Вот и специалист в технической области, автор монографии, заинтересовавшей рецензента, рассматривает в ней “проблему гармонии систем”. Федоров произвольно обрубает многозначное понятие “систем” и получает бессмыслицу – “проблему гармонии”. Человек стремится к постижению гармонии, и это его, а не гармони проблема. Гармония – понятие эстетическое, не “отвечающее” за гармоническое развитие личности (о чем должен говорить маэстро), и тут нечего раздумывать – чья проблема. Значит, мы имеем дело с сознательной подменой понятий, или – недопониманием вопроса, исключающим и выход на читателя.
Правило “золотого сечения” далеко не исчерпывает эстетического познания гармонии - оно лишь иллюстрирует зрительное представление о ней, влияя на духовное совершенствование человека, стремящегося постичь ее философию.

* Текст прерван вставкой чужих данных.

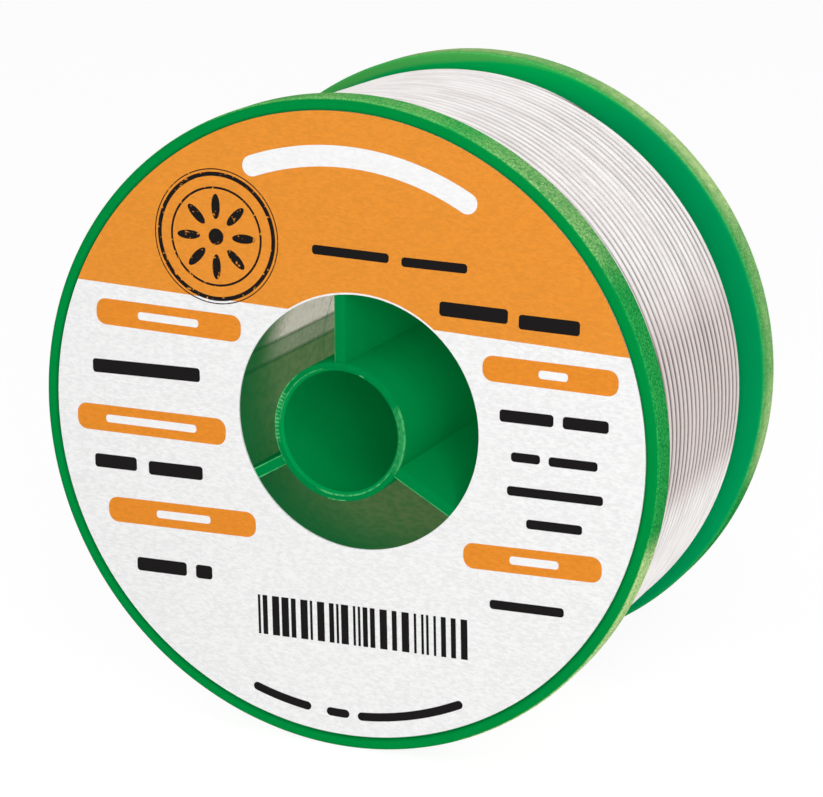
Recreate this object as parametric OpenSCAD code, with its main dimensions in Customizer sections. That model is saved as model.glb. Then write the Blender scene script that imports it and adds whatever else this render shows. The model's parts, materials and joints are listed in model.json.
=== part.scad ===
// Spool of solder wire: a moulded plastic spool with a ribbed hub, a round paper label and a full winding.
// Millimetres. The axle bore lies along Y, the labelled flange faces -Y, and the origin is the spool's centre.

/* [Spool] */
// Outside diameter of both flanges
flange_d = 60; // [48:1:90]
// Overall width, from one rim face to the other
spool_w = 34.5; // [24:0.5:60]
// Thickness of each flange
flange_t = 3.4; // [2:0.1:5]
// Rounding of the flanges' rim edges
rim_round = 0.4; // [0.1:0.1:0.8]
// Outside diameter of the barrel that the wire is wound on
barrel_d = 32; // [26:0.5:38]
// Wall thickness of the barrel
barrel_wall = 1.5; // [0.8:0.1:2.5]

/* [Hub] */
// Diameter of the axle bore
bore_d = 11.2; // [8:0.1:14]
// Wall thickness of the hub tube
hub_wall = 0.8; // [0.6:0.1:1.8]
// Chamfer at both mouths of the axle bore
bore_chamfer = 0.3; // [0.1:0.05:0.4]
// Thickness of the three ribs between the hub tube and the barrel
rib_t = 1; // [0.6:0.1:2]
// Angle of the first rib, seen from the labelled side, counted from the right
rib_angle = 90; // [60:5:120]

/* [Label] */
// Bare land of the rim outside the label's recess
rim_land = 1.1; // [0.8:0.1:2]
// Thickness of the label, and depth of the recess that takes it
label_t = 0.2; // [0.1:0.05:0.4]
// Clearance between the label's edge and its recess
label_clearance = 0.1; // [0.05:0.05:0.4]
// Diameter of the hole in the label
label_hole_d = 23.4; // [18:0.2:27]
// How far the hole in the label sits to the right of the axis
label_hole_dx = 1.75; // [-2:0.05:2]
// How far the hole in the label sits above the axis
label_hole_dz = 1; // [-1:0.05:1]

/* [Winding] */
// How far the winding lies below the rims
winding_depth = 1.1; // [0.6:0.1:6]
// Turns in the outer layer of wire
turns = 24; // [12:1:24]
// Gap between neighbouring turns of the outer layer
turn_gap = 0.44; // [0.42:0.02:0.6]
// Angle at which the outer layer's ends meet the flanges
wire_end_angle = 250; // [200:5:290]

/* [Hidden] */

$fn = 120;
// Radial clearance between pieces that nest in each other
seat_gap = 0.05;
// How far a cut reaches past the faces that it opens
over = 1;
// Angle from one rib to the next
rib_pitch = 120;

flange_r = flange_d / 2;
half_w = spool_w / 2;
winding_w = spool_w - 2 * flange_t;
barrel_r = barrel_d / 2;
barrel_bore_r = barrel_r - barrel_wall;
bore_r = bore_d / 2;
hub_r = bore_r + hub_wall;
recess_r = flange_r - rim_land;
label_r = recess_r - label_clearance;
label_hole_r = label_hole_d / 2;

// Outer layer: one tube on a cylinder. Its ends leave the flanges along the axis, for one tube diameter,
// and then turn into the winding on a small bend. end_run counts both ends' runs in tube diameters.
bend_share = 0.75;
end_run = 2 * (1 + bend_share);
turn_pitch = (winding_w + end_run * turn_gap) / (turns + end_run);
wire_d = turn_pitch - turn_gap;
wire_r = wire_d / 2;
bend_r = bend_share * wire_d;
layer_r = flange_r - winding_depth - wire_r;
// The tube's rings in each turn, its sides, and the steps in each of its end bends
loop_rings = 24;
ring_sides = 6;
bend_steps = 4;
// The core clears the straight stretches between the tube's rings, by layer_gap
layer_gap = 0.02;
core_r = (layer_r - wire_r) * cos(180 / loop_rings) - layer_gap;

// Degrees round the layer for a distance along it, and the climb for each degree
function degrees_of(distance) = distance / layer_r * 180 / PI;
first_loop_y = -winding_w / 2 + wire_d + bend_r;
climb = turn_pitch / 360;

// Points on the unrolled layer, as [degrees, y], from the front flange to the first loop
function end_points() = [
    [0, -winding_w / 2],
    for (step = [0 : bend_steps])
        let (turn = 90 * step / bend_steps)
        [degrees_of(bend_r * (1 - cos(turn))), first_loop_y - bend_r * (1 - sin(turn))]
];
function loop_points() = [
    for (ring = [1 : turns * loop_rings - 1])
        let (angle = ring * 360 / loop_rings)
        [angle, first_loop_y + angle * climb]
];
// The far end mirrors the near one
function far_end(points) = [
    for (i = [len(points) - 1 : -1 : 0]) [turns * 360 - points[i][0], -points[i][1]]
];
function on_layer(point) =
    let (angle = wire_end_angle + point[0])
    [layer_r * cos(angle), point[1], layer_r * sin(angle)];

unrolled = concat(end_points(), loop_points(), far_end(end_points()));
wire_path = [for (point = unrolled) on_layer(point)];
last_ring = len(wire_path) - 1;

// Least gap of the outer layer to itself, over all pairs of points at least half a loop apart
least_gap = min([
    for (i = [0 : last_ring - loop_rings / 2])
        min([for (j = [i + loop_rings / 2 : last_ring]) norm(wire_path[j] - wire_path[i])])
]) - wire_d;
echo("least gap of the outer layer to itself, mm", least_gap);
echo("outer layer: turn pitch and tube diameter, mm", turn_pitch, wire_d);

function unit(v) = v / norm(v);
// Direction of the tube at a ring
function heading(i) = unit(wire_path[min(i + 1, last_ring)] - wire_path[max(i - 1, 0)]);
// Outward direction from the axis, square to the tube
function outward(i) =
    let (away = [wire_path[i][0], 0, wire_path[i][2]], along = heading(i))
    unit(away - (away * along) * along);
function ring_points(i) =
    let (out = outward(i), side = cross(heading(i), out))
    [for (k = [0 : ring_sides - 1])
        let (angle = k * 360 / ring_sides)
        wire_path[i] + wire_r * (cos(angle) * out + sin(angle) * side)];

// Puts a shape made round Z onto the spool's axis, with its base at the given y
module on_axis(y) {
    translate([0, y, 0]) rotate([-90, 0, 0]) children();
}

// Plain tube on the spool's axis, centred on its width
module axis_tube(outer_r, inner_r, length) {
    on_axis(-length / 2)
        difference() {
            cylinder(r = outer_r, h = length);
            translate([0, 0, -over]) cylinder(r = inner_r, h = length + 2 * over);
        }
}

// Section of a flange, with its outer face at y = 0: rounded rim edges and a shallow recess for a label
module flange_section() {
    difference() {
        union() {
            translate([barrel_bore_r, 0]) square([flange_r - rim_round - barrel_bore_r, flange_t]);
            translate([barrel_bore_r, rim_round])
                square([flange_r - barrel_bore_r, flange_t - 2 * rim_round]);
            for (y = [rim_round, flange_t - rim_round])
                translate([flange_r - rim_round, y]) circle(r = rim_round, $fn = 32);
        }
        translate([barrel_bore_r - over, -over]) square([recess_r - barrel_bore_r + over, label_t + over]);
    }
}

module flange() {
    on_axis(-half_w) rotate_extrude() flange_section();
}

module front_flange() {
    color("seagreen") flange();
}

module rear_flange() {
    color("seagreen") mirror([0, 1, 0]) flange();
}

module barrel() {
    color("mediumseagreen") axis_tube(barrel_r, barrel_bore_r, winding_w);
}

module hub_tube() {
    mouth_r = bore_r + bore_chamfer;
    color("forestgreen")
        difference() {
            axis_tube(hub_r, bore_r, spool_w);
            on_axis(-half_w) cylinder(r1 = mouth_r, r2 = bore_r, h = bore_chamfer);
            on_axis(half_w - bore_chamfer) cylinder(r1 = bore_r, r2 = mouth_r, h = bore_chamfer);
        }
}

// One flat rib from the hub tube to the barrel, as long as the spool between its two recesses
module rib(angle) {
    length = spool_w - 2 * label_t;
    color("green")
        intersection() {
            axis_tube(barrel_bore_r - seat_gap, hub_r + seat_gap, length);
            rotate([0, -angle, 0])
                translate([0, -half_w, -rib_t / 2]) cube([barrel_bore_r, spool_w, rib_t]);
        }
}

module rib_top() {
    rib(rib_angle);
}

module rib_left() {
    rib(rib_angle + rib_pitch);
}

module rib_right() {
    rib(rib_angle + 2 * rib_pitch);
}

module front_label() {
    color("orange")
        difference() {
            on_axis(-half_w) cylinder(r = label_r, h = label_t);
            translate([label_hole_dx, 0, label_hole_dz])
                on_axis(-half_w - over) cylinder(r = label_hole_r, h = label_t + 2 * over);
        }
}

module solder_inner_layers() {
    color("silver") axis_tube(core_r, barrel_r + seat_gap, winding_w);
}

module solder_outer_layer() {
    points = [for (i = [0 : last_ring]) each ring_points(i)];
    sides = [
        for (i = [0 : last_ring - 1], k = [0 : ring_sides - 1])
            let (
                a = i * ring_sides + k,
                b = i * ring_sides + (k + 1) % ring_sides,
                c = a + ring_sides,
                d = b + ring_sides
            )
            each [[a, c, b], [b, c, d]]
    ];
    start_cap = [for (k = [1 : ring_sides - 2]) [0, k, k + 1]];
    end_base = last_ring * ring_sides;
    end_cap = [for (k = [1 : ring_sides - 2]) [end_base, end_base + k + 1, end_base + k]];
    color("lightgray") polyhedron(points = points, faces = concat(sides, start_cap, end_cap));
}

front_flange();
rear_flange();
barrel();
hub_tube();
rib_top();
rib_left();
rib_right();
front_label();
solder_inner_layers();
solder_outer_layer();
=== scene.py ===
"""Looks of a spool of solder wire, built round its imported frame.

Laid out as an add-on and run as a script: each operator builds one group of pieces, and main() runs
them in order. Lengths are in metres, in the frame's own axes: the spool's axle lies along Y, the
labelled flange faces -Y and Z points up.
"""

import json
import math
import random

import bmesh
import bpy
from bpy.props import FloatProperty, FloatVectorProperty, IntProperty, PointerProperty
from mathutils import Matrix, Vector, noise
from mathutils.geometry import tessellate_polygon


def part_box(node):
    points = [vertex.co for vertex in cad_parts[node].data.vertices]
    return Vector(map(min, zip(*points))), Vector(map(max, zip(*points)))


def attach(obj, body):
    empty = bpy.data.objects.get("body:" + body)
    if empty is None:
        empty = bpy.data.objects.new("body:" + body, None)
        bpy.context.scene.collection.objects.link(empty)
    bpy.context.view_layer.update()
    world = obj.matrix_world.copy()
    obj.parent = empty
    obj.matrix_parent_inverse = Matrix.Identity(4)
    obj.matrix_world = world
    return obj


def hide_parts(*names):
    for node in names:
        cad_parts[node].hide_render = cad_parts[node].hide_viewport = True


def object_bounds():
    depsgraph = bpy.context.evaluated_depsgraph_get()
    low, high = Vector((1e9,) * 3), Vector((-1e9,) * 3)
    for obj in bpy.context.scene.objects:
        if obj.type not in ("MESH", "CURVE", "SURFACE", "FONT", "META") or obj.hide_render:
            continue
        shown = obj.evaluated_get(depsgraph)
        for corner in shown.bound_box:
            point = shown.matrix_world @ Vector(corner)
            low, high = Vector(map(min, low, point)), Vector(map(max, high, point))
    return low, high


bl_info = {
    "name": "Solder wire spool",
    "version": (1, 0, 0),
    "blender": (4, 5, 0),
    "location": "3D View > Sidebar > Spool",
    "description": "Builds a moulded spool full of solder wire, with a round paper label",
    "category": "Add Mesh",
}

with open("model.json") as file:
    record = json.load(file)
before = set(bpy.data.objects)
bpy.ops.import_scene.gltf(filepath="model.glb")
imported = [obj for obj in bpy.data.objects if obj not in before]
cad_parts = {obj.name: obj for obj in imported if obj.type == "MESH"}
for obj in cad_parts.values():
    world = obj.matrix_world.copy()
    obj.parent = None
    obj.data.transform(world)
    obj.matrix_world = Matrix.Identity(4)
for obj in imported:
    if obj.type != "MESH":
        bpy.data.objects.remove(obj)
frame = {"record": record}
CAD_LOW, CAD_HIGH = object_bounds()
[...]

И совсем уже не понятно – зачем автор заметки не отказал себе в удовольствии вспомнить (игра на публику?), что лично он постигал эту азбуку гармонии не подобно всем студентам – на лекции или из учебников, а “под руководством выдающегося русского зодчего академика…” (подробности в “Просторах России” от 23.XI.97г.). Хорошо, хоть не кощунствует, как над другим академиком, у которого вымогал автографы, – Л.М.Леоновым.